For the mid-range speaker: $$X_C = { 1\over 2 \pi f C}\\ = { 1\over 2 \pi (1.4kHz)(47 \mu F)} = 2.42 Ω$$ $$X_L = 2 \pi f L = 2 \pi (1.4kHz)(270 \mu H) = 2.78Ω$$ $$ R= 8 Ω$$ and $$ Z_{midrange} = R + j(X_L - X_C) \\ = 8Ω + j( 2.78 Ω - 2.42 Ω) \\ =8 Ω + j 0.36Ω \\ = 8.008 Ω \angle -2.58^\circ = 8 Ω \angle 0^\circ$$ In Fig. 2(a), the amplifier with the output impedance of 8 Ω has been applied across the mid-range speaker at a frequency of 1.4 kHz.
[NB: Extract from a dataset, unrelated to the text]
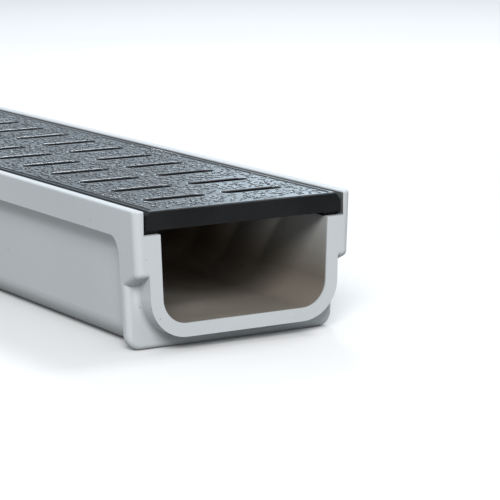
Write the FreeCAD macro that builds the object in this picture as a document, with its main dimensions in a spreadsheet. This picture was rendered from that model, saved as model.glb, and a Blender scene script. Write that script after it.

Since the total reactance offered by the two series reactive elements is so small compared to the 8-Ω resistance of the speaker, we can essentially replace the series combination of the coil and capacitor by a short circuit of 0 Ω.
We are then left with a situation where the load impedance is an exact match with the output impedance of the amplifier, and maximum power will be delivered to the speaker. Because of the equal series impedances, each will capture half the applied voltage or 6 V. The power to the speaker is then $V^2/R = (6 V)^2/8 Ω = 4.5 W$
Fig. 2: Crossover network: (a) mid-range speaker at 1.4 kHz; (b) woofer at 1.4 kHz; (c) tweeter.
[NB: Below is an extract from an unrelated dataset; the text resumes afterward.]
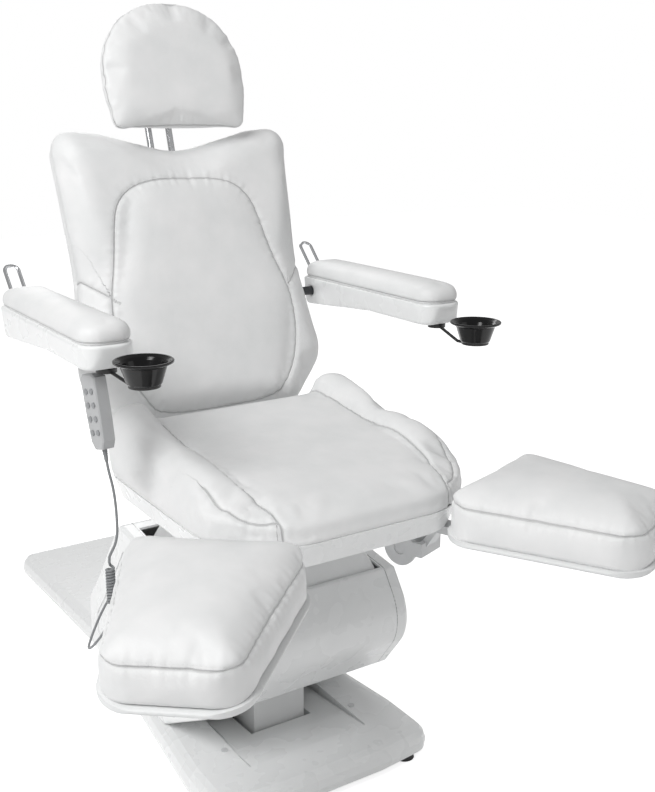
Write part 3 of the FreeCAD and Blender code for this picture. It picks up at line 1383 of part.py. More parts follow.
CORD_ARC_SHARE = 0.45
exit_point = hand_spot.multVec(VECTOR(0, 0, -size.handset_tall))
down = hand_spot.Rotation.multVec(-Z_AXIS)
relief = Part.makeCone(size.cord_radius * 1.9, size.cord_radius * 1.3, size.relief_long, exit_point, down)
relief_end = exit_point + down * size.relief_long
cord_up = [relief_end, relief_end + down * size.relief_long] + [VECTOR(*spot) for spot in (
    (-357, -100, 655), (-354, -100, 610), (-355, -100, 560), (-366, -100, 535), (-372, -100, 510))]
coil_top = cord_up[-1]
coil_long = size.curl_count * size.curl_pitch
coil_way = VECTOR(-372, -99, 440) - coil_top
coil_way.normalize()
cord_up[-2] = coil_top - coil_way * (cord_up[-2] - coil_top).Length
coil_end = coil_top + coil_way * coil_long
node(feature("cord_stretch_1", cord_tube(cord_up, size.cord_radius, "cord_stretch_1")), "cord_stretch_1")
coil = Part.makeCylinder(size.curl_radius + size.curl_wire, coil_long, coil_top, coil_way)
node(feature("cord_coil", coil), "cord_coil")
node(feature("cord_relief", relief), "cord_relief")
socket_face = -cap_out - size.socket_deep
plug_from = VECTOR(socket_face, size.socket_y, size.socket_height)
plug = Part.makeCylinder(size.plug_radius, size.plug_long, plug_from, -X_AXIS)
plug_end = plug_from - X_AXIS * size.plug_long
cord_low = [coil_end, coil_end + coil_way * 22] + [VECTOR(*spot) for spot in (
    (-384, -88, 385), (-400, -66, 350), (-396, -22, 322), (-368, 30, 320),
    (-330, 72, 344))] + [plug_end - X_AXIS * 36, plug_end]
node(feature("cord_stretch_2", cord_tube(cord_low, size.cord_radius, "cord_stretch_2")), "cord_stretch_2")
node(feature("cord_plug", plug), "cord_plug")
socket_low = slab(socket_face, size.socket_y - size.socket_size / 2,
                  size.socket_height - size.socket_size / 2,
                  -cap_out, size.socket_y + size.socket_size / 2, size.socket_height + size.socket_size / 2)
node(feature("cord_socket", socket_low), "cord_socket")

doc.recompute()
for thing in doc.Objects:
    if "Invalid" in thing.State or "Error" in thing.State:
        raise RuntimeError(f"{thing.Name} did not build: {thing.State}")
os.makedirs("parts", exist_ok=True)
for thing in parts:
    if thing.Shape.isNull() or not thing.Shape.isValid() or not thing.Shape.Solids:
        raise RuntimeError(f"{thing.Label} has no sound solid")
for thing in parts:
    thing.Shape.exportStep(os.path.join("parts", thing.Label + ".step"))
    box_now = thing.Shape.BoundBox
    print(f"{thing.Label}: x {box_now.XMin:.0f}..{box_now.XMax:.0f} y {box_now.YMin:.0f}..{box_now.YMax:.0f} "
          f"z {box_now.ZMin:.0f}..{box_now.ZMax:.0f} volume {thing.Shape.Volume / 1000:.0f} cm3")
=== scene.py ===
# %% [markdown]
# # Podiatry chair
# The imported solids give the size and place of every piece. This notebook dresses them: it gives each
# moulded, painted or plated part its finish, sews new cushions over the plain ones, and hangs the
# handset's cord as one smooth line. Lengths are metres, and the front of the chair is -Y.

import json
import math

import bmesh
import bpy
import numpy as np
from mathutils import Matrix, Vector


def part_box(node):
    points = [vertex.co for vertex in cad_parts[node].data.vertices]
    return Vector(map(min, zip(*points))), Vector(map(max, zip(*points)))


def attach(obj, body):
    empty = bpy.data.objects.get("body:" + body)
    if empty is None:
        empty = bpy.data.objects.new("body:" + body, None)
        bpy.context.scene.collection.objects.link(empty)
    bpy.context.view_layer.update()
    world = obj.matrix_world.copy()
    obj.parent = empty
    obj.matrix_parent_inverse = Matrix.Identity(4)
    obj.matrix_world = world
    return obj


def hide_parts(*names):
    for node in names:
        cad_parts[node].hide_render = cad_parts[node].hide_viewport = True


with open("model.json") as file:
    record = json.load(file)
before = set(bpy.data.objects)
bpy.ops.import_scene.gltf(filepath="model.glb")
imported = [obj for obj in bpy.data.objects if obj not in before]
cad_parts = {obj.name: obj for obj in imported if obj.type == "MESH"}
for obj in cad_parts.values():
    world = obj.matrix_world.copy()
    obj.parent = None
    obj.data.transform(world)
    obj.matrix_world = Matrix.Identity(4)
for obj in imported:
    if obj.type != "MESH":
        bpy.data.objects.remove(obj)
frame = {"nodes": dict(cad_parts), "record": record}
nodes = frame["nodes"]
scene = bpy.context.scene
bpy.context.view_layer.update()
MM = 0.001
COLUMN = Vector((0.076, -0.171, 0))


def in_place(x, y, z):
    """A point measured from the lift column's axis, in millimetres, as a place in the scene."""
    return COLUMN + Vector((x, y, z)) * MM


# %% [markdown]
# ## Camera
# The photograph was taken from about two metres in front of the chair's left side, a little above
# its arms. A lens of 48 mm on a 36 mm sensor gives the same spread of parallel edges.

# %% Camera at the photograph's place
photo_camera = bpy.data.objects.new("photo_camera", bpy.data.cameras.new("photo_camera"))
scene.collection.objects.link(photo_camera)
photo_camera.data.lens = 48.18
photo_camera.data.sensor_width = 36
photo_camera.location = in_place(-984, -1760, 1295)
photo_camera.rotation_euler = (math.radians(90 - 15.21), 0, math.radians(-32.78))
scene.camera = photo_camera

# %% [markdown]
# ## How a finish is written
# Colours are chosen as sRGB hex, the way a paint chart or a photo editor gives them, and Blender
# wants linear light, so one function turns them. A second small function adds a shader node with
# its settings and links, so each finish below reads as a list of what happens on its surface.

# %% Colour and node helpers
def linear(hex_colour):
    """sRGB hex to the linear RGBA that a shader socket holds."""
    channels = [int(hex_colour[i:i + 2], 16) / 255 for i in (1, 3, 5)]
    return [c / 12.92 if c <= 0.04045 else ((c + 0.055) / 1.055) ** 2.4 for c in channels] + [1]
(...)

At a frequency of 1.4 kHz we would expect the woofer and tweeter to have minimum impact on the generated sound. We will now test the validity of this statement by determining the impedance of each branch at 1.4 kHz.
For the woofer: $$X_L = 2 \pi f L = 2\pi (1.4kHz)(3.3mH) = 29.03Ω$$ and $$Z_{woofer} = R + j X_L = 8 Ω + j 29.03Ω\\ = 30.11 Ω \angle 74.59^\circ$$ which is a poor match with the output impedance of the amplifier. The resulting network is shown in Fig. 2(b).
The total load on the source of 12 V is $$Z_T = 8 Ω + 8 Ω + j 29.03 Ω \\ =16 Ω + j 29.03 Ω \\ = 33.15 Ω \angle 61.14^\circ$$ and the current is $$ I = { E \over Z_T} = { 12 V \angle 0^\circ \over 33.15 Ω \angle 61.14^\circ}\\ = 362mA \angle -61.14^\circ$$ The power to the 8-Ω speaker is then $$P_{wooper} = I^2 R = (362 mA)^2 8 Ω = 1.048 W $$ or about 1 W.
Consequently, the sound generated by the mid-range speaker will far outweigh the response of the woofer (as it should).
For the tweeter: $$ X_C = { 1 \over 2 \pi f C} = { 1 \over 2 \pi (1.4kHz)(3.9 \mu F)} = 29.15 Ω$$ and $$Z_{tweeter} = R - j X_C = 8 Ω - j 29.15Ω\\ =30.23 \angle -74.65^\circ$$ which, as for the woofer, is a poor match with the output impedance of the amplifier. The current $$ I = {E \over Z_T} = { 12 V \angle 0^\circ \over 30.23 \angle -74.65^\circ}\\ = 397 mA \angle 74.65^\circ$$ The power to the 8 Ω speaker is then $$P_{tweeter} = I^2R = (397 mA)^2(8 Ω) = 1.261 W$$ or about 1.3 W.
Consequently, the sound generated by the mid-range speaker will far outweigh the response of the tweeter also.
All in all, the mid-range speaker predominates at a frequency of 1.4 kHz for the crossover network of Fig. 1.
Just for interest sake, let us now determine the impedance of the tweeter at 20 kHz and the impact of the woofer at this frequency.
For the tweeter: $$ X_C = { 1 \over 2 \pi f C} = { 1 \over 2 \pi (20 kHz)(3.9 \mu F)} = 2.04 Ω$$ with $$Z_{tweeter} = R - j X_C = 8 Ω - j 2.04 Ω\\ =8.26 \angle -14.31^\circ$$ Even though the magnitude of the impedance of the branch is not exactly 8 Ω, it is very close, and the speaker will receive a high level of power (actually 4.43 W).
For the woofer: $$X_L = 2 \pi f L = 2\pi (20 kHz)(3.3mH) = 414.69 Ω$$ with $$Z_{woofer} = 8 Ω - j 414.69 Ω\\ = 414.77 Ω \angle 88.9^\circ$$ which is a terrible match with the output impedance of the amplifier. Therefore, the speaker will receive a very low level of power ($6.69 mW = 0.007 W$). For all the calculations, note that the capacitive elements predominate at low frequencies, and the inductive elements at high frequencies. For the low frequencies, the reactance of the coil will be quite small, permitting a full transfer of power to the speaker. For the high-frequency tweeter, the reactance of the capacitor is quite small, providing a direct path for power flow to the speaker.